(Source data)
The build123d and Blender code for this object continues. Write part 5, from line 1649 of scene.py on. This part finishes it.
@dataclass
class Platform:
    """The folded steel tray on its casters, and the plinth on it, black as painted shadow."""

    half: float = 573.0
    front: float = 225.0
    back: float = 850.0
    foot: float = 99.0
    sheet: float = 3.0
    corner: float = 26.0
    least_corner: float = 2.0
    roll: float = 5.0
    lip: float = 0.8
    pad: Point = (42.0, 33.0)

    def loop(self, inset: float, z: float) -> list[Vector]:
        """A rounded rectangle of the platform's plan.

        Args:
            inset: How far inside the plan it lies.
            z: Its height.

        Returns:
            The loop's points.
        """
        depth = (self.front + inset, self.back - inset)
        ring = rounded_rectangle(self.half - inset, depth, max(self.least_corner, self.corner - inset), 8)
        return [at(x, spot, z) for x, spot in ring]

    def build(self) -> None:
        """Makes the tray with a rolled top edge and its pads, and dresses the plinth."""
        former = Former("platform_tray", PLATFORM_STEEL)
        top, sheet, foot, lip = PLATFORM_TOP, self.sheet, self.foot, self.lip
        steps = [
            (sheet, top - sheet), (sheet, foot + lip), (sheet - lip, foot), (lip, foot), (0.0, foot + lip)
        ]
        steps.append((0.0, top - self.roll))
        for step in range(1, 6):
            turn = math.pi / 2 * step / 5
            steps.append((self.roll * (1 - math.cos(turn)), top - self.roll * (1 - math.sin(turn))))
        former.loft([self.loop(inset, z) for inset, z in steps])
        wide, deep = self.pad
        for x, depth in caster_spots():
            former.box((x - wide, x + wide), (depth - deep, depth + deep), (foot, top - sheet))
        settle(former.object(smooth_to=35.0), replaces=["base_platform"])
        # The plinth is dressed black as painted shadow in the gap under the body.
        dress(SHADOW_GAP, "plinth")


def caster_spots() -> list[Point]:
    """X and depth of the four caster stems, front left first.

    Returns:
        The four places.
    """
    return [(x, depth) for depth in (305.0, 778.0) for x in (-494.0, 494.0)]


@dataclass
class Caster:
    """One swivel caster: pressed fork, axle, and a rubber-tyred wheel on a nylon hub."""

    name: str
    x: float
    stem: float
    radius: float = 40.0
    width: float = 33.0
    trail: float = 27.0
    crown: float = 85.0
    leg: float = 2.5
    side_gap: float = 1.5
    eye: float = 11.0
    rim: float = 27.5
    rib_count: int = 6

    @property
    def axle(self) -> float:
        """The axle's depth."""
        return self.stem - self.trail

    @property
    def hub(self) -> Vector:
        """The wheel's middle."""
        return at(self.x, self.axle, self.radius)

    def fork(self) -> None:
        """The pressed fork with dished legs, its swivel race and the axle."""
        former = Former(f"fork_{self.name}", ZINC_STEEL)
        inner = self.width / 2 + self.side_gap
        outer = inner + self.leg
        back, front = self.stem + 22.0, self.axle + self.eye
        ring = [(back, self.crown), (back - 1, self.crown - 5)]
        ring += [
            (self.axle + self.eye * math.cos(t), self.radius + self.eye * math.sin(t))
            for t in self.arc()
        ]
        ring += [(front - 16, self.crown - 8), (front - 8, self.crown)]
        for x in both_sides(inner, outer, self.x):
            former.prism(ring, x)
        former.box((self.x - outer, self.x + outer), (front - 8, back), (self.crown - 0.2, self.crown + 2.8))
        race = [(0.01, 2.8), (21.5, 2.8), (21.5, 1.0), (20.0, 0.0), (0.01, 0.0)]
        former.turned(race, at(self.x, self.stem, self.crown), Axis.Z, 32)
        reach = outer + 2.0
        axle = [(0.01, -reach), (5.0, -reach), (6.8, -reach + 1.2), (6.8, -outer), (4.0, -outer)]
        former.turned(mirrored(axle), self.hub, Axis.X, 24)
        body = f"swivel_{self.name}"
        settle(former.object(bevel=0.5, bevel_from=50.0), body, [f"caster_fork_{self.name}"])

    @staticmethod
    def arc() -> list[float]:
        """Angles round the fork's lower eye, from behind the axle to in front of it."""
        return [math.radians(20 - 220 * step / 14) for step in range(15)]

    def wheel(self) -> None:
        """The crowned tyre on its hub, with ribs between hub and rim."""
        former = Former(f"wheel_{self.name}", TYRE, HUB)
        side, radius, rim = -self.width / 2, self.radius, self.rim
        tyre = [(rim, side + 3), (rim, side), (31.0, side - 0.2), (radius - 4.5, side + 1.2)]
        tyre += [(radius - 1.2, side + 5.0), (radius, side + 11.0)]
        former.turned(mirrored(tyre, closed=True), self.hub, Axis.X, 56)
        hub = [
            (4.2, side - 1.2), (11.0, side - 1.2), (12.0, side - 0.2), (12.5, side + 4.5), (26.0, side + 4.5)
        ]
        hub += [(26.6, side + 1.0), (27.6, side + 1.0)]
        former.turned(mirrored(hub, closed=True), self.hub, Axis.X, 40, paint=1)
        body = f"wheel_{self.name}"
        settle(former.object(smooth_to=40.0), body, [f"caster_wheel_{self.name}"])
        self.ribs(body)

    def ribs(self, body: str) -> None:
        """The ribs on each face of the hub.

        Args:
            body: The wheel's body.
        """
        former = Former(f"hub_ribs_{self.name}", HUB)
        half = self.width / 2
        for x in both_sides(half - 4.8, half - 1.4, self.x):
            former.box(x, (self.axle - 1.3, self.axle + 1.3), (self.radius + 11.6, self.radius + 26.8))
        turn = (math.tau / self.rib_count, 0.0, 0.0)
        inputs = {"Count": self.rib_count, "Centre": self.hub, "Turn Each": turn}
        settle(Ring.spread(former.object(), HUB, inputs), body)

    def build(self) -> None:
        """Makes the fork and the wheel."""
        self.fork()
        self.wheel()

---

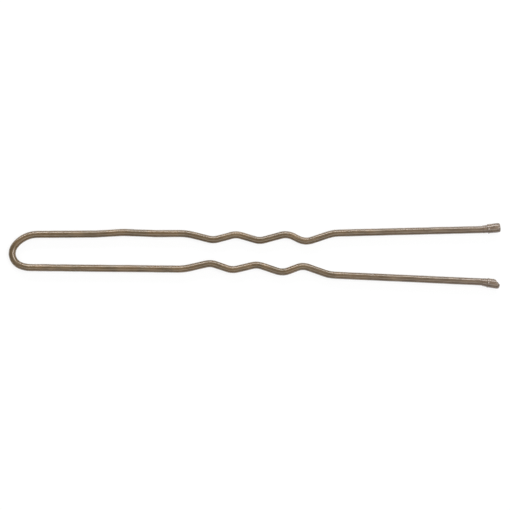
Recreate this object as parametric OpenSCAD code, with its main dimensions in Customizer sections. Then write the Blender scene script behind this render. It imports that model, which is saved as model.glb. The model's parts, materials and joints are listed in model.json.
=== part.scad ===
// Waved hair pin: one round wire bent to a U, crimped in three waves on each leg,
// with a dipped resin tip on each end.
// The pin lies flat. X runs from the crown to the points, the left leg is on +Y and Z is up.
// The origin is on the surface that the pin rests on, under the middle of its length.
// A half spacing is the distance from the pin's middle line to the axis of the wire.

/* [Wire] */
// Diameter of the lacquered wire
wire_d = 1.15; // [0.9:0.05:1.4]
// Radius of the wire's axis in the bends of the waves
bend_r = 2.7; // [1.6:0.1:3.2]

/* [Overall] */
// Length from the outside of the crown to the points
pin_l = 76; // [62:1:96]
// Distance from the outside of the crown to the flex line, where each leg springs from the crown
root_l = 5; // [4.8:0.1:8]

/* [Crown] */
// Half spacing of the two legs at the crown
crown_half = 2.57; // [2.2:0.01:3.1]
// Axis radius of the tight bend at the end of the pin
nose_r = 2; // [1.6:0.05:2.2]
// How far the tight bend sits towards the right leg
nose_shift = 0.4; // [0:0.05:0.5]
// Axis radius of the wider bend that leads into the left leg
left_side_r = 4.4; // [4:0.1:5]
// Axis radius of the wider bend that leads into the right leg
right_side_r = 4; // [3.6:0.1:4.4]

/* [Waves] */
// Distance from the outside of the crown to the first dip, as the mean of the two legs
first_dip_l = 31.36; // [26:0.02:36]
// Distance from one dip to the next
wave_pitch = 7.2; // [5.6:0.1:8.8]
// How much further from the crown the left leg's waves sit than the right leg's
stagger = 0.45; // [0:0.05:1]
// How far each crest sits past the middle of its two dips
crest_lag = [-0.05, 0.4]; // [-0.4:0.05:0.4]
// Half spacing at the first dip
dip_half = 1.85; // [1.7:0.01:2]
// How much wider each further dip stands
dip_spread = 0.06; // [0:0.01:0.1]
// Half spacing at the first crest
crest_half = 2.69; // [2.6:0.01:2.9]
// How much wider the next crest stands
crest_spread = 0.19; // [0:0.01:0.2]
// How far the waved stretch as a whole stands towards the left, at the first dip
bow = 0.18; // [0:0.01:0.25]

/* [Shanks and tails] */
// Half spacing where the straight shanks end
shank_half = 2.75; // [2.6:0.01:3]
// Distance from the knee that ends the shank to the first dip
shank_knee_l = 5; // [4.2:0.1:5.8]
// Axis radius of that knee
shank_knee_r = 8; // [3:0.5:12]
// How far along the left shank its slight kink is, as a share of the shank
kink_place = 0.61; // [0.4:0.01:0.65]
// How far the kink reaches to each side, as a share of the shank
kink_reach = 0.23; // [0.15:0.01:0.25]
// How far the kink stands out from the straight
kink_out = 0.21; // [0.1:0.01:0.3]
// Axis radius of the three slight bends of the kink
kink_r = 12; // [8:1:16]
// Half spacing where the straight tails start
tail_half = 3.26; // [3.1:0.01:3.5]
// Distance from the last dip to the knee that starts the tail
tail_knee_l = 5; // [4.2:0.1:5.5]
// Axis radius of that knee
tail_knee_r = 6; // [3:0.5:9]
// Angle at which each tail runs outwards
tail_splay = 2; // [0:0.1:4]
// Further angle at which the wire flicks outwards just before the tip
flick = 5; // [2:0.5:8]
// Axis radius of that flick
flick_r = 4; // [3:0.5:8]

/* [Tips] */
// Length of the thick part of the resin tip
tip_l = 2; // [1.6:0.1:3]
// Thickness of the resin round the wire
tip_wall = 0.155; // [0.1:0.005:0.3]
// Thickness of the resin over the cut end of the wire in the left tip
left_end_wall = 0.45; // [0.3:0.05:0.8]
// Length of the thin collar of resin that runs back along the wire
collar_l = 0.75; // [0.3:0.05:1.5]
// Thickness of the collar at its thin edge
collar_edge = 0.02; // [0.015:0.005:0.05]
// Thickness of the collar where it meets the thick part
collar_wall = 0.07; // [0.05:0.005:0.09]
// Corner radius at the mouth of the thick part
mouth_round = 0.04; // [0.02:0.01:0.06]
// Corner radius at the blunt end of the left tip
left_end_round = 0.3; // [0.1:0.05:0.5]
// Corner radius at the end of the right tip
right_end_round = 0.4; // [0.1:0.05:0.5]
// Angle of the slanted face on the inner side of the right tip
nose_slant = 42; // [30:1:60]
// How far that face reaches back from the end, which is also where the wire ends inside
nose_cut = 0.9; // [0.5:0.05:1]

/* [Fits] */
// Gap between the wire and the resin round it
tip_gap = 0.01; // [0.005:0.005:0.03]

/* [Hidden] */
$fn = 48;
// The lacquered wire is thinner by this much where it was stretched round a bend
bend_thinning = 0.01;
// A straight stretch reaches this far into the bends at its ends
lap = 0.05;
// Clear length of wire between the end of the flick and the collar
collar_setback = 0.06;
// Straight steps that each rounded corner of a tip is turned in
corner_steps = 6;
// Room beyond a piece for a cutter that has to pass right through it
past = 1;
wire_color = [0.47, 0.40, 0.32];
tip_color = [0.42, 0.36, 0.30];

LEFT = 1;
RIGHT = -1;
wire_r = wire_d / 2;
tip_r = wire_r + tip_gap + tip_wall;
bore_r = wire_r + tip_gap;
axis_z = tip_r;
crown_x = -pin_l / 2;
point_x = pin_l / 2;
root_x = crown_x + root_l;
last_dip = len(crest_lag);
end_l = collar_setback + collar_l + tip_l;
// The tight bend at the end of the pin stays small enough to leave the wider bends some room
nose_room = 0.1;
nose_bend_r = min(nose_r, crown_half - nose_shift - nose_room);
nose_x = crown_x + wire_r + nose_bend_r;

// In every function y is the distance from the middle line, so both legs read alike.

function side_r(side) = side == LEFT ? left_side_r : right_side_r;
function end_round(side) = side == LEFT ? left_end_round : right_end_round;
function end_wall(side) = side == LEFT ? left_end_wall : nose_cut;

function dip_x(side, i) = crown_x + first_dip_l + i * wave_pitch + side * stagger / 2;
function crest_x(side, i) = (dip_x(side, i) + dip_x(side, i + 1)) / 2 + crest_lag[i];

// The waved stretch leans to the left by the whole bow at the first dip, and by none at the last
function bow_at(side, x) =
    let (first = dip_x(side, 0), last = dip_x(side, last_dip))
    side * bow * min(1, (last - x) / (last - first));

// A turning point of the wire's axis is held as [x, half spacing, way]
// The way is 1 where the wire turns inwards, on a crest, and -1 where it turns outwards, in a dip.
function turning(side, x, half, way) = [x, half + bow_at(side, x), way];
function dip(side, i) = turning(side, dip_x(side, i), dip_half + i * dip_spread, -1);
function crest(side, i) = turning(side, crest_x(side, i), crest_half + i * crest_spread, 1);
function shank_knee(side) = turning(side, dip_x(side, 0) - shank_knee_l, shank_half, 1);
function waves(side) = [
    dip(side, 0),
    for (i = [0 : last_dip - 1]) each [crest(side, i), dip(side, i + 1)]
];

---

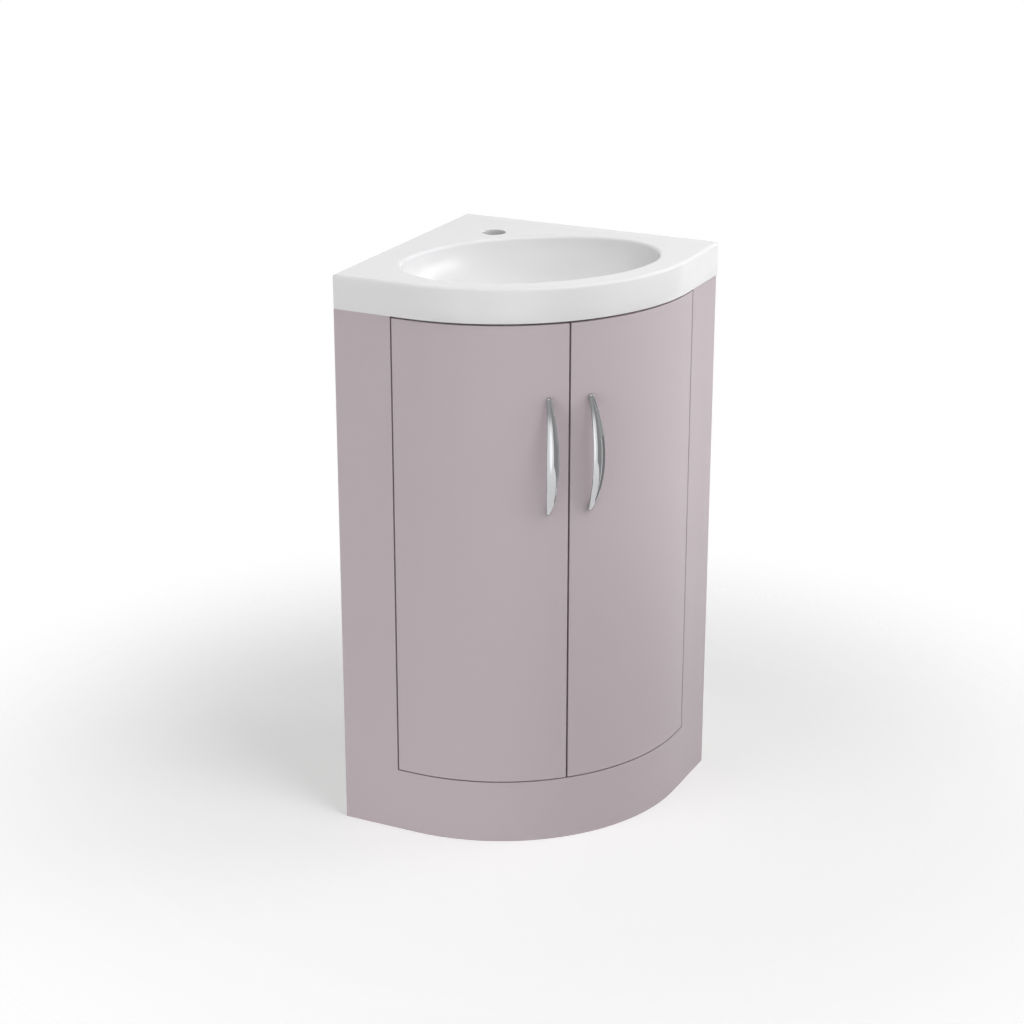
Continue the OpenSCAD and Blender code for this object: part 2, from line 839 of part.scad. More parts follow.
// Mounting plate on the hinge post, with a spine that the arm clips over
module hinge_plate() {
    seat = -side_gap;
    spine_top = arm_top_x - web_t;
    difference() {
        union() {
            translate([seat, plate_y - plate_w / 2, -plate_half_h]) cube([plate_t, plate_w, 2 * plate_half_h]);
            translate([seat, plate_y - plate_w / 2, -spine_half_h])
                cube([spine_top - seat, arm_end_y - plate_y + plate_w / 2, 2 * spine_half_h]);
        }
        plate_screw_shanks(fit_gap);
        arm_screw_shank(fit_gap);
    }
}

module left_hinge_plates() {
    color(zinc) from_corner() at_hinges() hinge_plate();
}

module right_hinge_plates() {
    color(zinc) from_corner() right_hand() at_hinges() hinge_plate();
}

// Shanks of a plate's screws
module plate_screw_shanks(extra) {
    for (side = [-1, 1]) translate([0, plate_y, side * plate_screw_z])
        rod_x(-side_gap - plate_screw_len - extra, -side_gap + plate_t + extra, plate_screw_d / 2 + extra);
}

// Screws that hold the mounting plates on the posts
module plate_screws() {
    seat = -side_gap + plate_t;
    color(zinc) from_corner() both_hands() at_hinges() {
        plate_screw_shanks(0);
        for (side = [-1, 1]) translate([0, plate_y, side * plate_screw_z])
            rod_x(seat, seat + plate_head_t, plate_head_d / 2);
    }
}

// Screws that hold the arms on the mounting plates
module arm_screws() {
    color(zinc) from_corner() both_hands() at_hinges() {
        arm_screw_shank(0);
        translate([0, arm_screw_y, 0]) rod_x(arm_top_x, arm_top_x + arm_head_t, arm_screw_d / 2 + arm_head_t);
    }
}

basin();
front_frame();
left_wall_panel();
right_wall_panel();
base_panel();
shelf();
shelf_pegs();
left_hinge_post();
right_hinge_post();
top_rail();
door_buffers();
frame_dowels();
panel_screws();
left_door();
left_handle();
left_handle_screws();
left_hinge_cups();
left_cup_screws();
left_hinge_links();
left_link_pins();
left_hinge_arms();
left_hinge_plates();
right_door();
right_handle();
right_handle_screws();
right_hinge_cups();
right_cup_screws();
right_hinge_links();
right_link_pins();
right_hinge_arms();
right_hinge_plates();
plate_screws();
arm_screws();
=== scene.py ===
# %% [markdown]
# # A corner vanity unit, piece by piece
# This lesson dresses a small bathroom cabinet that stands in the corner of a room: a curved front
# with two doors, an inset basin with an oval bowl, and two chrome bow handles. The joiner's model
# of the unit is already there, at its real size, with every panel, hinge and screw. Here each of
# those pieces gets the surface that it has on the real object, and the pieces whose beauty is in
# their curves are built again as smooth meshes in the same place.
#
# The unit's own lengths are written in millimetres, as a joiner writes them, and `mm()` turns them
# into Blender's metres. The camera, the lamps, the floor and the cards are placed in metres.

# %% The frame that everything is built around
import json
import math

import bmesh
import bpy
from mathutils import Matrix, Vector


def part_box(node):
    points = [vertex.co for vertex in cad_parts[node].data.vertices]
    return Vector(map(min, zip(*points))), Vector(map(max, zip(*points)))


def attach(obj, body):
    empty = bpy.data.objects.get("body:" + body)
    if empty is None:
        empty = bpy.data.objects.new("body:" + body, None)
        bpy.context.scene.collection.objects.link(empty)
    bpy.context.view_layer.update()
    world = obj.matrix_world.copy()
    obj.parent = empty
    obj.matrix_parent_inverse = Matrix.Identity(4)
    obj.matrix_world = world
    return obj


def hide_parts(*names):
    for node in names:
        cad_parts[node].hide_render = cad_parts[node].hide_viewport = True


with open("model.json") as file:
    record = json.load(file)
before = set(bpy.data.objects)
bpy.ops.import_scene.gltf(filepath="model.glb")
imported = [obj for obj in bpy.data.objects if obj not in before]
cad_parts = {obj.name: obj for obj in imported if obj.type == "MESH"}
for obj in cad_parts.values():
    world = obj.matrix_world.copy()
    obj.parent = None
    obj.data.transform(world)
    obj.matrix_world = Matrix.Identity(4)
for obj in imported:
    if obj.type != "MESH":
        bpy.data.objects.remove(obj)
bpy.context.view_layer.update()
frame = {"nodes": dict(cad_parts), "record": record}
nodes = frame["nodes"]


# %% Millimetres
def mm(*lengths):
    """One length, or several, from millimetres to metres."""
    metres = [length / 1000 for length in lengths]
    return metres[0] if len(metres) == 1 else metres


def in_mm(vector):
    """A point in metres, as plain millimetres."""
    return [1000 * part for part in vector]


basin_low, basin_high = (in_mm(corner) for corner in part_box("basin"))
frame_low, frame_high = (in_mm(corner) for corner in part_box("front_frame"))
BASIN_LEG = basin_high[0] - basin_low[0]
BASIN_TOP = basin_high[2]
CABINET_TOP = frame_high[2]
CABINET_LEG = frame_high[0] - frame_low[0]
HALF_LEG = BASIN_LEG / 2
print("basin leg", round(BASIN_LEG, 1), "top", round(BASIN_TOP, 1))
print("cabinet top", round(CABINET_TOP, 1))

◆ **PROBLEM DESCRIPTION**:
As listed above, the lines from the line with "on the mounting plates" to the line with "obj.matrix_world = world" are to be echoed exactly, with both ends included and nothing added.

◆ **OUTPUT FOR THIS EXERCISE**:
// Screws that hold the arms on the mounting plates
module arm_screws() {
    color(zinc) from_corner() both_hands() at_hinges() {
        arm_screw_shank(0);
        translate([0, arm_screw_y, 0]) rod_x(arm_top_x, arm_top_x + arm_head_t, arm_screw_d / 2 + arm_head_t);
    }
}

basin();
front_frame();
left_wall_panel();
right_wall_panel();
base_panel();
shelf();
shelf_pegs();
left_hinge_post();
right_hinge_post();
top_rail();
door_buffers();
frame_dowels();
panel_screws();
left_door();
left_handle();
left_handle_screws();
left_hinge_cups();
left_cup_screws();
left_hinge_links();
left_link_pins();
left_hinge_arms();
left_hinge_plates();
right_door();
right_handle();
right_handle_screws();
right_hinge_cups();
right_cup_screws();
right_hinge_links();
right_link_pins();
right_hinge_arms();
right_hinge_plates();
plate_screws();
arm_screws();
=== scene.py ===
# %% [markdown]
# # A corner vanity unit, piece by piece
# This lesson dresses a small bathroom cabinet that stands in the corner of a room: a curved front
# with two doors, an inset basin with an oval bowl, and two chrome bow handles. The joiner's model
# of the unit is already there, at its real size, with every panel, hinge and screw. Here each of
# those pieces gets the surface that it has on the real object, and the pieces whose beauty is in
# their curves are built again as smooth meshes in the same place.
#
# The unit's own lengths are written in millimetres, as a joiner writes them, and `mm()` turns them
# into Blender's metres. The camera, the lamps, the floor and the cards are placed in metres.

# %% The frame that everything is built around
import json
import math

import bmesh
import bpy
from mathutils import Matrix, Vector


def part_box(node):
    points = [vertex.co for vertex in cad_parts[node].data.vertices]
    return Vector(map(min, zip(*points))), Vector(map(max, zip(*points)))


def attach(obj, body):
    empty = bpy.data.objects.get("body:" + body)
    if empty is None:
        empty = bpy.data.objects.new("body:" + body, None)
        bpy.context.scene.collection.objects.link(empty)
    bpy.context.view_layer.update()
    world = obj.matrix_world.copy()
    obj.parent = empty
    obj.matrix_parent_inverse = Matrix.Identity(4)
    obj.matrix_world = world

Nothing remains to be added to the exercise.